Source records
* * *
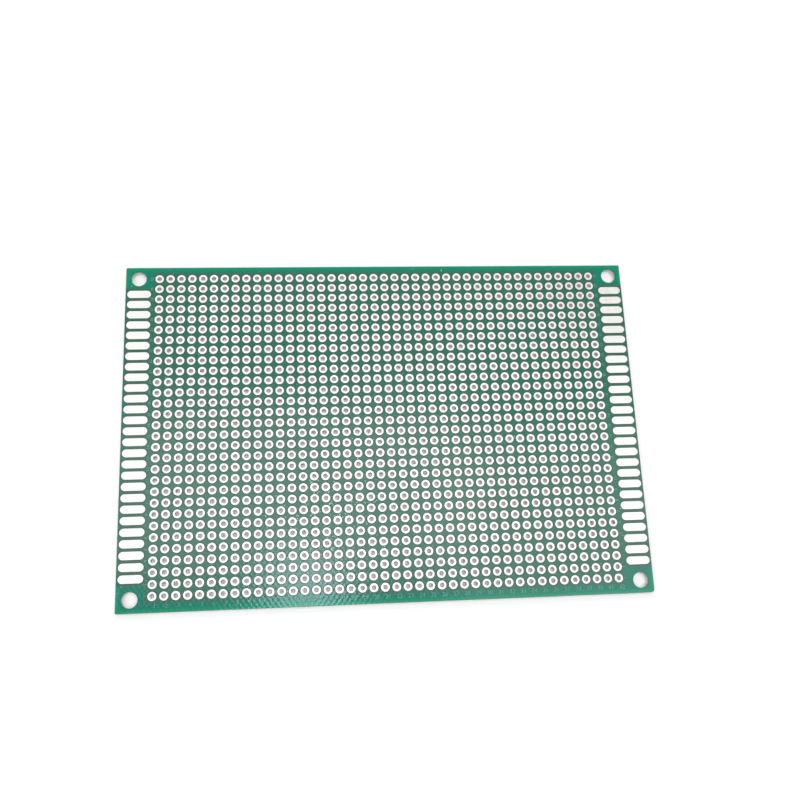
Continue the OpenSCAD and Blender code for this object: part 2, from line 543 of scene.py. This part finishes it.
* * *
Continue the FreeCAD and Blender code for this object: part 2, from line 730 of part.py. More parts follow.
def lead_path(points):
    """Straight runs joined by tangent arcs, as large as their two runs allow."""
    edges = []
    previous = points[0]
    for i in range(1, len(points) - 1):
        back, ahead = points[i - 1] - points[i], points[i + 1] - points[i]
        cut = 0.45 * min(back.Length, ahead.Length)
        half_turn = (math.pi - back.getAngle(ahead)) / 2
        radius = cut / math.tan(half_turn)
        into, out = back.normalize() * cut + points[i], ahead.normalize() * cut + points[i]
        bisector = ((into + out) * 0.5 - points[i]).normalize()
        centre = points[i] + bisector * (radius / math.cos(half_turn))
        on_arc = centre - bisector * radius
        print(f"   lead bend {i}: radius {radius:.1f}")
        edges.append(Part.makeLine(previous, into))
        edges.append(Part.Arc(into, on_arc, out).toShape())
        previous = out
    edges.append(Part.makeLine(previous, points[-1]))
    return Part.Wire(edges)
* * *
Work to be completed
Copy out precisely the lines that begin at the line containing "Continue the FreeCAD" and end at the line containing "return Part.Wire(edges)", including both; write nothing else.

Response to the exercise
Continue the FreeCAD and Blender code for this object: part 2, from line 730 of part.py. More parts follow.
def lead_path(points):
    """Straight runs joined by tangent arcs, as large as their two runs allow."""
    edges = []
    previous = points[0]
    for i in range(1, len(points) - 1):
        back, ahead = points[i - 1] - points[i], points[i + 1] - points[i]
        cut = 0.45 * min(back.Length, ahead.Length)
        half_turn = (math.pi - back.getAngle(ahead)) / 2
        radius = cut / math.tan(half_turn)
        into, out = back.normalize() * cut + points[i], ahead.normalize() * cut + points[i]
        bisector = ((into + out) * 0.5 - points[i]).normalize()
        centre = points[i] + bisector * (radius / math.cos(half_turn))
        on_arc = centre - bisector * radius
        print(f"   lead bend {i}: radius {radius:.1f}")
        edges.append(Part.makeLine(previous, into))
        edges.append(Part.Arc(into, on_arc, out).toShape())
        previous = out
    edges.append(Part.makeLine(previous, points[-1]))
    return Part.Wire(edges)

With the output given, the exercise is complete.